■ **Exercise instructions**: Below this line is the material. Write out only its lines from the one containing "679 of part.scad on. More parts follow." through the one containing "knob_start]) rotate_extrude() polygon(knob_profile);", both kept, exactly.

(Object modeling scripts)
-- Start --

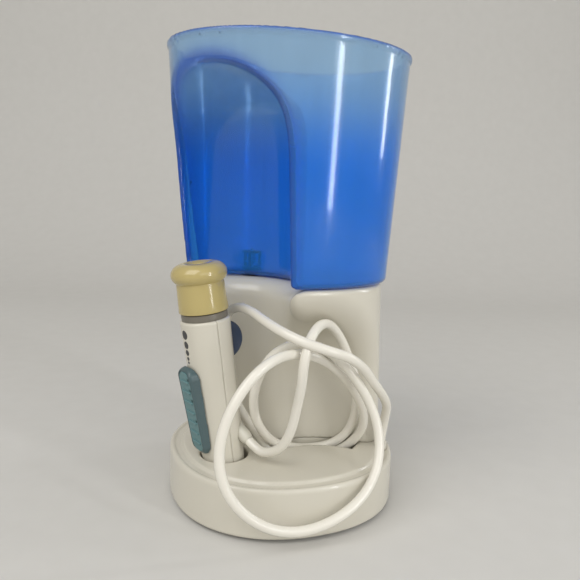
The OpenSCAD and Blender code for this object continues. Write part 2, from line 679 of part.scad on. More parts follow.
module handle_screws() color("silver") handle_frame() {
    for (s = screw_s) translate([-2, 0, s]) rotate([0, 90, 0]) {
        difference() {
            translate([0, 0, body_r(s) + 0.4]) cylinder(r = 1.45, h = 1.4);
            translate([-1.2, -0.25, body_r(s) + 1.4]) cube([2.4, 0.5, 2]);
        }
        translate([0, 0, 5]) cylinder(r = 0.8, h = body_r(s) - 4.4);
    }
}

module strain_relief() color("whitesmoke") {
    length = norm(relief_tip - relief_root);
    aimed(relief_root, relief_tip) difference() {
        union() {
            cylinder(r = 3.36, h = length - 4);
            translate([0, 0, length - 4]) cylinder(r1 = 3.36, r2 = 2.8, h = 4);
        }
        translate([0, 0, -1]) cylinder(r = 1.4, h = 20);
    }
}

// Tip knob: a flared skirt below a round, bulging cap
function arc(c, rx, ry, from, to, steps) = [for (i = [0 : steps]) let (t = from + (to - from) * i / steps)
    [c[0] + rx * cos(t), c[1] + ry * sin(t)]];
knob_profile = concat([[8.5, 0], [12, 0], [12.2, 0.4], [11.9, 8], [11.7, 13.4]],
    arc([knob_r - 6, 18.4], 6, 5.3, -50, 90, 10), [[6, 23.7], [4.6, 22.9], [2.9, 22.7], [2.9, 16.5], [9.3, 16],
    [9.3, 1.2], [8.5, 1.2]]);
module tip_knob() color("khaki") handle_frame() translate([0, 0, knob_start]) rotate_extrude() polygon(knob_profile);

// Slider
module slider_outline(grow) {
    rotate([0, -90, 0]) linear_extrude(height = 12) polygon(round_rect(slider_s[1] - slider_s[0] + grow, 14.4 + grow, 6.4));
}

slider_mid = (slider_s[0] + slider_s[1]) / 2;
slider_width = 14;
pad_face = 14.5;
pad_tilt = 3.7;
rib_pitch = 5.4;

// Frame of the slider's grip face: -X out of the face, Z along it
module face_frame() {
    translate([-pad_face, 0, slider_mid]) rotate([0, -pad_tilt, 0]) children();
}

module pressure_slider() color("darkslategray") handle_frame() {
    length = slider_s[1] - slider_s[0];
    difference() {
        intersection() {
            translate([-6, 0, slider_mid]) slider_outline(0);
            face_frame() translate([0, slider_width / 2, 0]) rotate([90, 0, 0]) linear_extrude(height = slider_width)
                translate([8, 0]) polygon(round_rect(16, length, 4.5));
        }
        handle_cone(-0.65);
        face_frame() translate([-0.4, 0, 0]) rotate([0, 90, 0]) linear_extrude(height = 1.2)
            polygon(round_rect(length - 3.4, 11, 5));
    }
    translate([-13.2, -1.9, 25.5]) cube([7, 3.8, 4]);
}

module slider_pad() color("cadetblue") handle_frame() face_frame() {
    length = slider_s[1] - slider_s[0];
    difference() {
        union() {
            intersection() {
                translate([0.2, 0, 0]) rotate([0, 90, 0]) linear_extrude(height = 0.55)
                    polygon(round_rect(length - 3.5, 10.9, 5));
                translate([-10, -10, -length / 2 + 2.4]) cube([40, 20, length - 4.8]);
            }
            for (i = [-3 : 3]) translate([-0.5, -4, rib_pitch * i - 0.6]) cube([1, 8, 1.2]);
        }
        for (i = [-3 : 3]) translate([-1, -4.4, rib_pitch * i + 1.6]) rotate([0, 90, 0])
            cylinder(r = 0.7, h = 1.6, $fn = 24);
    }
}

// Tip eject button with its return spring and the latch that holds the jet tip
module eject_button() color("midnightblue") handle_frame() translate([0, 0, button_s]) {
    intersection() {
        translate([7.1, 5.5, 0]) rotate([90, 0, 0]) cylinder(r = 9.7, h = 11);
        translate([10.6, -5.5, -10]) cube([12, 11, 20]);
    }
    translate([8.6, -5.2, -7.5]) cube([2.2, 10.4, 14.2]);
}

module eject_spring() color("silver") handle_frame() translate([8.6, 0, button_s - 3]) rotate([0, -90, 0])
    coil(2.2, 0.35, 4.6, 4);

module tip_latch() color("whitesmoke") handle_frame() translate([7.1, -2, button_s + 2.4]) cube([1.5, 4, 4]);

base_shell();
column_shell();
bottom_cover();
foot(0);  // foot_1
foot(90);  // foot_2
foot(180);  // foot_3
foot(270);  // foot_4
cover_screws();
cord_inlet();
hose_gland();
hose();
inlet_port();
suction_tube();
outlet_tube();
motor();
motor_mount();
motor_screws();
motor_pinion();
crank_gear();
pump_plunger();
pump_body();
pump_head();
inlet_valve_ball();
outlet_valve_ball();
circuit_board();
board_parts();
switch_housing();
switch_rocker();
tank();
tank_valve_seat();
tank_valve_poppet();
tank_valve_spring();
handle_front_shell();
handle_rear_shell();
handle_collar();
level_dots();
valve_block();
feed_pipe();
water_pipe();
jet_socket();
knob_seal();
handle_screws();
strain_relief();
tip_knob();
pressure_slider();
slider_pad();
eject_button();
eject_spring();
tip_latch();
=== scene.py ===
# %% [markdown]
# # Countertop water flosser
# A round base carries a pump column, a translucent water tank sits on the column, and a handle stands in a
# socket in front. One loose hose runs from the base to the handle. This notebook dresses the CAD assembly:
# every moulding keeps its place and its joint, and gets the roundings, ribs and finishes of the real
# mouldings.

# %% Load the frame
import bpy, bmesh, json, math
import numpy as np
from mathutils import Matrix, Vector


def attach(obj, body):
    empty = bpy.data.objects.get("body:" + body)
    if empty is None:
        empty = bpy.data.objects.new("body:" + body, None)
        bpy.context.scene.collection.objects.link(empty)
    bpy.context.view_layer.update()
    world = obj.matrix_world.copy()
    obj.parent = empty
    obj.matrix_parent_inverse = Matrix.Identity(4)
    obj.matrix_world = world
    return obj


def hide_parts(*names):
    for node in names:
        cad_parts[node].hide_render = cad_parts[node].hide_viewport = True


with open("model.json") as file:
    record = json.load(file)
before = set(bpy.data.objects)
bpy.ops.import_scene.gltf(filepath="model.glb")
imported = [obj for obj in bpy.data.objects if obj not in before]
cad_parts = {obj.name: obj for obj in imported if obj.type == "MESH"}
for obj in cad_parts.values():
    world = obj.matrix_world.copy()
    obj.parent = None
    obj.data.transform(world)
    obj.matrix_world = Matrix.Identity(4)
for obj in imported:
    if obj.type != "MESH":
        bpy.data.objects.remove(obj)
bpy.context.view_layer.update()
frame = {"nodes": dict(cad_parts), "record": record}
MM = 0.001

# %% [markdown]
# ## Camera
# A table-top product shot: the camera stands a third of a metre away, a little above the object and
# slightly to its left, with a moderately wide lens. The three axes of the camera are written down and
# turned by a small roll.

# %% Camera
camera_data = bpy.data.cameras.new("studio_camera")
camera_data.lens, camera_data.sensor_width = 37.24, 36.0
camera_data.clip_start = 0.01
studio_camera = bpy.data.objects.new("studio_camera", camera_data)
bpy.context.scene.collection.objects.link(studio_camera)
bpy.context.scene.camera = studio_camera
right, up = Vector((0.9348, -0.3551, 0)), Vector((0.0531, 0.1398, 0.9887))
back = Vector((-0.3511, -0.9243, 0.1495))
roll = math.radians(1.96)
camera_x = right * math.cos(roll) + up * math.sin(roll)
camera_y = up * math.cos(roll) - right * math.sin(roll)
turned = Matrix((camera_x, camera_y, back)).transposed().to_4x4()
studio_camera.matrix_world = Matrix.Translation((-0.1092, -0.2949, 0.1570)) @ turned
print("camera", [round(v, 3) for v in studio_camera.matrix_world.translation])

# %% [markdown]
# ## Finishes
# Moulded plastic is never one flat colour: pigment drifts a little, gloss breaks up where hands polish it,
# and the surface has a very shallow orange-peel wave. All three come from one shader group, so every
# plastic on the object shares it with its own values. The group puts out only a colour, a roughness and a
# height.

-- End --
-- Start --

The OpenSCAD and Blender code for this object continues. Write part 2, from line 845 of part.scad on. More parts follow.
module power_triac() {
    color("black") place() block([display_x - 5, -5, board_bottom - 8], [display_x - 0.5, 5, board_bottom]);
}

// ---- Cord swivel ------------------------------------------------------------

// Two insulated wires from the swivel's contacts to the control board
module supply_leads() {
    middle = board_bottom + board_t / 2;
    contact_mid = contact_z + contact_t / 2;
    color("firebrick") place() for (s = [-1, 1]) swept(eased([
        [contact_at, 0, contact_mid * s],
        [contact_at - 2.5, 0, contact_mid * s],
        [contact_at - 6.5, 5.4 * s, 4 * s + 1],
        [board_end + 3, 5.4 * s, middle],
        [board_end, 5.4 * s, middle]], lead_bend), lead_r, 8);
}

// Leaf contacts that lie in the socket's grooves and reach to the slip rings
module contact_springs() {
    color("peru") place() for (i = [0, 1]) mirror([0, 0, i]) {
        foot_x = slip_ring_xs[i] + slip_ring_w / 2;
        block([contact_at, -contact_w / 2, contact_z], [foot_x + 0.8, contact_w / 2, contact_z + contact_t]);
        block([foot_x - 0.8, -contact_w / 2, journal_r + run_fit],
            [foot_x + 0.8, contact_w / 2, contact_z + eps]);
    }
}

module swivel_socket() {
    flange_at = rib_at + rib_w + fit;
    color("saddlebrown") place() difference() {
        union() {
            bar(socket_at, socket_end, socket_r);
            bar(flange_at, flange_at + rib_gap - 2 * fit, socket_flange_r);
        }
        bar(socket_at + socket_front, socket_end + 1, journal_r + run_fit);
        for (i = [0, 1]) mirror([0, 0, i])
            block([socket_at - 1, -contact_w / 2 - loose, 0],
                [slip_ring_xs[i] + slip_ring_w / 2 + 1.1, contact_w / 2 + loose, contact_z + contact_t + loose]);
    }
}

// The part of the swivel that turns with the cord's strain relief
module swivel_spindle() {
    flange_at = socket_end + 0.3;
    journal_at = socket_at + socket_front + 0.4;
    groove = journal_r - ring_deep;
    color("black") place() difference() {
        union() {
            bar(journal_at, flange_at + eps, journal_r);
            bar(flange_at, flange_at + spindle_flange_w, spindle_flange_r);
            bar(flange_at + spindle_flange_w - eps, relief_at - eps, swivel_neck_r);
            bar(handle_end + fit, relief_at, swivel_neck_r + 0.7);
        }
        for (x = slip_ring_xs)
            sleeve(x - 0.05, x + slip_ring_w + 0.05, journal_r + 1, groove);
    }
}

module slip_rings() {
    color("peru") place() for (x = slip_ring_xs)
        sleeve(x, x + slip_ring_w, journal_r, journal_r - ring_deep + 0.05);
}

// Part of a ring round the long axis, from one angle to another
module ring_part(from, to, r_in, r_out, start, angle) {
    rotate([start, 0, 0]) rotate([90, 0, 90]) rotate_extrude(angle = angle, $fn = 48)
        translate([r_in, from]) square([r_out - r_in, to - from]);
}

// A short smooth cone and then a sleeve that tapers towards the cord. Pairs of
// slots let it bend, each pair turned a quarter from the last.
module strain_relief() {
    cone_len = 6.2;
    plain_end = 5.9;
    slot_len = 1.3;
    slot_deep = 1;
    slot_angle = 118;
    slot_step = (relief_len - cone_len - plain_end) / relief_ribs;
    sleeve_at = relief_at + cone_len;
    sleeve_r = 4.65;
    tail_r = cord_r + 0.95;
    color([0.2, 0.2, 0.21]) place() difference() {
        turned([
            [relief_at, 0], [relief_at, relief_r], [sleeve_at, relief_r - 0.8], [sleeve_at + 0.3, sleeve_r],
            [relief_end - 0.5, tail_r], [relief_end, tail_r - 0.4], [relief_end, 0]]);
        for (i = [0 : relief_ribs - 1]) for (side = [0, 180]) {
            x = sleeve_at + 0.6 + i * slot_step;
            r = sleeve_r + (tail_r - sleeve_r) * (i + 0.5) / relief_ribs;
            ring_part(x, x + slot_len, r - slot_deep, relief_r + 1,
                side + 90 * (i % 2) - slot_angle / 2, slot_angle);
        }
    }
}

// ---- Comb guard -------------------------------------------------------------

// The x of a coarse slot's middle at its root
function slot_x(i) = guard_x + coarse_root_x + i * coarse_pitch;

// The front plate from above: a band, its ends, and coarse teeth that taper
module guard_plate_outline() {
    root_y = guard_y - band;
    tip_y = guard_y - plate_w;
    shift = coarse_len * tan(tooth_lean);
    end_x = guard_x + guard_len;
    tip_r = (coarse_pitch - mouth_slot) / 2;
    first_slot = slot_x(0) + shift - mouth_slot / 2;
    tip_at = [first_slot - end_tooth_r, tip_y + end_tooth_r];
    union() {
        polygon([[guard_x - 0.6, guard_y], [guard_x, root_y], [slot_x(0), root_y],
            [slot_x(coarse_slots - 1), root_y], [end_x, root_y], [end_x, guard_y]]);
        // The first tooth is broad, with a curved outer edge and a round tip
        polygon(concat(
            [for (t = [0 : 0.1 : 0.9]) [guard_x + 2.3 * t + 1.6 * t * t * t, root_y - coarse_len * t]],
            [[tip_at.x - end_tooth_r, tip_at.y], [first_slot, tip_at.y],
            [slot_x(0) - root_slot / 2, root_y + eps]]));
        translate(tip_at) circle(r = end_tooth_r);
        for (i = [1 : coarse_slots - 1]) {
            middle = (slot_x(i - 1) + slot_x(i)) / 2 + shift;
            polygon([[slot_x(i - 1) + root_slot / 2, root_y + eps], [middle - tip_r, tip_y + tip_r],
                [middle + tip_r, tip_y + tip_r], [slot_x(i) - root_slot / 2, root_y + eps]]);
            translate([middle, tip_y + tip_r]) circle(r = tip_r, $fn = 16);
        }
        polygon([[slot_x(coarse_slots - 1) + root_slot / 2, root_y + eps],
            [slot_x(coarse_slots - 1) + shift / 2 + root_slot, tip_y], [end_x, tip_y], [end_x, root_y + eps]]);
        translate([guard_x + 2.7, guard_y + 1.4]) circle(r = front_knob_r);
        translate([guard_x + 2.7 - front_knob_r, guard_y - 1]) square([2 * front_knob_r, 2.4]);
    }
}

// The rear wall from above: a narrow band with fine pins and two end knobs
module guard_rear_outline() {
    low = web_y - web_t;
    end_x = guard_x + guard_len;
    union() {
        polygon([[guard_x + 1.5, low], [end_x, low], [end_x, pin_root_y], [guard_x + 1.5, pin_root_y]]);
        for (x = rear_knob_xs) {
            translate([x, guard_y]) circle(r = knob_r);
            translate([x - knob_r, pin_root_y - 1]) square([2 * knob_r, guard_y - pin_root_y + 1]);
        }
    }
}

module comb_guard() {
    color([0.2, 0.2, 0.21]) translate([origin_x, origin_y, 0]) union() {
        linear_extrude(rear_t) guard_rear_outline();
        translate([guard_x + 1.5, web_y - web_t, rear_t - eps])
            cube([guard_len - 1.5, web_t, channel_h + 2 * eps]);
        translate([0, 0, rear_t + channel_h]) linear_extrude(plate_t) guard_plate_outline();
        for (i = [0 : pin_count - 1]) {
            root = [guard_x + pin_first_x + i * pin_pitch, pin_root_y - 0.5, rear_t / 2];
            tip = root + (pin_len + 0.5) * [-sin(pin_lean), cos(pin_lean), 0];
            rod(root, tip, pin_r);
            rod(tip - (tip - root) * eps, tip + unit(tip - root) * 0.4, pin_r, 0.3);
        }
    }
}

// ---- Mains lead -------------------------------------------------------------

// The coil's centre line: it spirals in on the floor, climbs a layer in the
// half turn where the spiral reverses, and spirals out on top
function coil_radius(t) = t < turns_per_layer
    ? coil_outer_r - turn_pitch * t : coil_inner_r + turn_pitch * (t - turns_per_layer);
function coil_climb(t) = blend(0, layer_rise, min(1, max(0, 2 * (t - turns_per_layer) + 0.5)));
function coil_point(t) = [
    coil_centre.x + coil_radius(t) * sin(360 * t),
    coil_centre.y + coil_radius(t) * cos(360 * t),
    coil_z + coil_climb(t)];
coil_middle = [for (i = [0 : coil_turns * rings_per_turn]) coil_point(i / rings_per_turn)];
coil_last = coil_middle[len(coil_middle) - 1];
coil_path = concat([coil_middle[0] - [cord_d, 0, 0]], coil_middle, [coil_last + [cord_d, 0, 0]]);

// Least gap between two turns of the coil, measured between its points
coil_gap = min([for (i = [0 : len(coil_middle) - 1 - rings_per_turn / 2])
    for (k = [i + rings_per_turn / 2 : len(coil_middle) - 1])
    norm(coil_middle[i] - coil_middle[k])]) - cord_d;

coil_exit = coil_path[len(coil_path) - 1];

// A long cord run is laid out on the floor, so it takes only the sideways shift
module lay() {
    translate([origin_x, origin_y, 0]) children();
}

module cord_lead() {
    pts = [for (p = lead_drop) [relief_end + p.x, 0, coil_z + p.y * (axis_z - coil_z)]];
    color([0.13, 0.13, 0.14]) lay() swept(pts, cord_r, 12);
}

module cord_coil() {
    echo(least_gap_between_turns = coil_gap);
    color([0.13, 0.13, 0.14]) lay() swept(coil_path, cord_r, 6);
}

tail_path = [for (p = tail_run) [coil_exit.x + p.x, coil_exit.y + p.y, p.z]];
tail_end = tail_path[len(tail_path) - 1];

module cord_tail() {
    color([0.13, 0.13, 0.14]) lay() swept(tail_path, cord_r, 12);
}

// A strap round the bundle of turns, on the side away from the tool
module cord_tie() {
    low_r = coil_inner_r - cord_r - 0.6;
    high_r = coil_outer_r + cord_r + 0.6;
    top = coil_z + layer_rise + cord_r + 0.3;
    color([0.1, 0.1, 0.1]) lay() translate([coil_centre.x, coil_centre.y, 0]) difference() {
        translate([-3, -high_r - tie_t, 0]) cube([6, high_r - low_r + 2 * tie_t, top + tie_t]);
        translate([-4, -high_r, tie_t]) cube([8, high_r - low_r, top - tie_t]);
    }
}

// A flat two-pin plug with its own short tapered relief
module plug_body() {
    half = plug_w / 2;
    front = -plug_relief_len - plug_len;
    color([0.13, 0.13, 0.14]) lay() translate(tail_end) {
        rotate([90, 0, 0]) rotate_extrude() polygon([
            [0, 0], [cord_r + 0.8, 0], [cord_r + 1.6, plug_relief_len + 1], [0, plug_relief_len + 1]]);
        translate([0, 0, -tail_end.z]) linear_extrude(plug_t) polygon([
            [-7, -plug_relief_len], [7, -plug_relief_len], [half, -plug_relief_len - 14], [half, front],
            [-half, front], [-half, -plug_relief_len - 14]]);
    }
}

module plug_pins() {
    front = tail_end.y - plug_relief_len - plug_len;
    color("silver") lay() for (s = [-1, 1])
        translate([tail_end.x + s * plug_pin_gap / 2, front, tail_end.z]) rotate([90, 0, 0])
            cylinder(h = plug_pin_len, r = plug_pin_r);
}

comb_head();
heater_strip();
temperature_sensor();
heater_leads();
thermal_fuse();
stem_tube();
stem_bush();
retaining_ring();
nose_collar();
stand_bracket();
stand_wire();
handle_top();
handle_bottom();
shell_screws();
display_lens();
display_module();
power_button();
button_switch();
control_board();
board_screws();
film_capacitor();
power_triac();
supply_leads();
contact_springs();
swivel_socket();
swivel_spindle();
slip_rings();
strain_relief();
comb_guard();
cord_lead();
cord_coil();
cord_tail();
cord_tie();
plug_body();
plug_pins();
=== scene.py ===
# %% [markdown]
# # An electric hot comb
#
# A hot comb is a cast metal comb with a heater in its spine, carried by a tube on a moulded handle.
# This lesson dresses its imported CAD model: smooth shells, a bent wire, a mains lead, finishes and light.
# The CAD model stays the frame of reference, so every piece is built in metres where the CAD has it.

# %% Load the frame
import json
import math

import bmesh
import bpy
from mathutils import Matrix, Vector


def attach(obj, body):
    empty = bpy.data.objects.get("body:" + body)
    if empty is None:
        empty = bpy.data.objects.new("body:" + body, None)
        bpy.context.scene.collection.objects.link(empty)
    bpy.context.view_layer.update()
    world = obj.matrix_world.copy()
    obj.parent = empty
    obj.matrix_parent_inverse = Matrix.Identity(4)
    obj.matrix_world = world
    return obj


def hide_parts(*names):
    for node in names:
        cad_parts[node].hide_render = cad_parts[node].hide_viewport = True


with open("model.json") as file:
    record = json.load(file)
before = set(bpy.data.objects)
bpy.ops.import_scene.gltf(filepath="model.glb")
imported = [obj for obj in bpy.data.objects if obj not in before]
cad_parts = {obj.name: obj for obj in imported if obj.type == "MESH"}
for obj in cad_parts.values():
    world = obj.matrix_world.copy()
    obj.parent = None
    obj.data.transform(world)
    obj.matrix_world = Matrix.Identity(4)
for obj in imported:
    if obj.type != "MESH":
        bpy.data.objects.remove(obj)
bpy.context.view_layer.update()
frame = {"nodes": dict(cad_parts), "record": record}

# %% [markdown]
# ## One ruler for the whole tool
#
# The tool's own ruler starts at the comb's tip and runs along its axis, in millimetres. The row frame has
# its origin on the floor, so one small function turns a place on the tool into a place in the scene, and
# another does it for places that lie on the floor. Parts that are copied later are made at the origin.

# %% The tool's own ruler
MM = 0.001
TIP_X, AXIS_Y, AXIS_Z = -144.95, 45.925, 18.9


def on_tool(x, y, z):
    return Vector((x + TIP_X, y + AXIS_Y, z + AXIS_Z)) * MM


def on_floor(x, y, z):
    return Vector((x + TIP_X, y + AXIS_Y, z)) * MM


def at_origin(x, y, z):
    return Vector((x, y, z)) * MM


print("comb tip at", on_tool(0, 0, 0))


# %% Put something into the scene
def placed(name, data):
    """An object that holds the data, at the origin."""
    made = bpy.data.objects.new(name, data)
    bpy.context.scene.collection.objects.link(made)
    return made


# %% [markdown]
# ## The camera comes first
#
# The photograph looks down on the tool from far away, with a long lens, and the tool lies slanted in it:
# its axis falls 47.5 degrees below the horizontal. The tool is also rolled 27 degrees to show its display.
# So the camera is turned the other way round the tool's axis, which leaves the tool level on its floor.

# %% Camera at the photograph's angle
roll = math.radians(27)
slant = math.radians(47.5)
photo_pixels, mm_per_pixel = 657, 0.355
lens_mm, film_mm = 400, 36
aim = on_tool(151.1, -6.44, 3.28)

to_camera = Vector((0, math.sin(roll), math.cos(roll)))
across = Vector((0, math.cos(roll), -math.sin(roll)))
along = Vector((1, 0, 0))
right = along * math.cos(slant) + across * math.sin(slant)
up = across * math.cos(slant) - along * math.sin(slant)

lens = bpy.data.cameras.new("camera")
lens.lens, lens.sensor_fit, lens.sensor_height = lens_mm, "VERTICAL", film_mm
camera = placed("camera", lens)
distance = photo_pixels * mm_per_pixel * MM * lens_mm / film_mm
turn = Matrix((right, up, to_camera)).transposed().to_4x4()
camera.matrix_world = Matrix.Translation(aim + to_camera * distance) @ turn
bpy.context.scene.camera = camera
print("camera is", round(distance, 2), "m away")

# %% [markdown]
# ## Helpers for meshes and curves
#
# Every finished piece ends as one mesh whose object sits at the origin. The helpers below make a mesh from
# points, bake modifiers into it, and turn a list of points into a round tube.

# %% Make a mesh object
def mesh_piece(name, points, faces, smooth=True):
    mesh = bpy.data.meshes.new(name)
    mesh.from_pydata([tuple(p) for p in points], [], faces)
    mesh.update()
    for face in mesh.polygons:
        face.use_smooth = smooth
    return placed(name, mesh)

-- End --

■ **In response**:
The OpenSCAD and Blender code for this object continues. Write part 2, from line 679 of part.scad on. More parts follow.
module handle_screws() color("silver") handle_frame() {
    for (s = screw_s) translate([-2, 0, s]) rotate([0, 90, 0]) {
        difference() {
            translate([0, 0, body_r(s) + 0.4]) cylinder(r = 1.45, h = 1.4);
            translate([-1.2, -0.25, body_r(s) + 1.4]) cube([2.4, 0.5, 2]);
        }
        translate([0, 0, 5]) cylinder(r = 0.8, h = body_r(s) - 4.4);
    }
}

module strain_relief() color("whitesmoke") {
    length = norm(relief_tip - relief_root);
    aimed(relief_root, relief_tip) difference() {
        union() {
            cylinder(r = 3.36, h = length - 4);
            translate([0, 0, length - 4]) cylinder(r1 = 3.36, r2 = 2.8, h = 4);
        }
        translate([0, 0, -1]) cylinder(r = 1.4, h = 20);
    }
}

// Tip knob: a flared skirt below a round, bulging cap
function arc(c, rx, ry, from, to, steps) = [for (i = [0 : steps]) let (t = from + (to - from) * i / steps)
    [c[0] + rx * cos(t), c[1] + ry * sin(t)]];
knob_profile = concat([[8.5, 0], [12, 0], [12.2, 0.4], [11.9, 8], [11.7, 13.4]],
    arc([knob_r - 6, 18.4], 6, 5.3, -50, 90, 10), [[6, 23.7], [4.6, 22.9], [2.9, 22.7], [2.9, 16.5], [9.3, 16],
    [9.3, 1.2], [8.5, 1.2]]);
module tip_knob() color("khaki") handle_frame() translate([0, 0, knob_start]) rotate_extrude() polygon(knob_profile);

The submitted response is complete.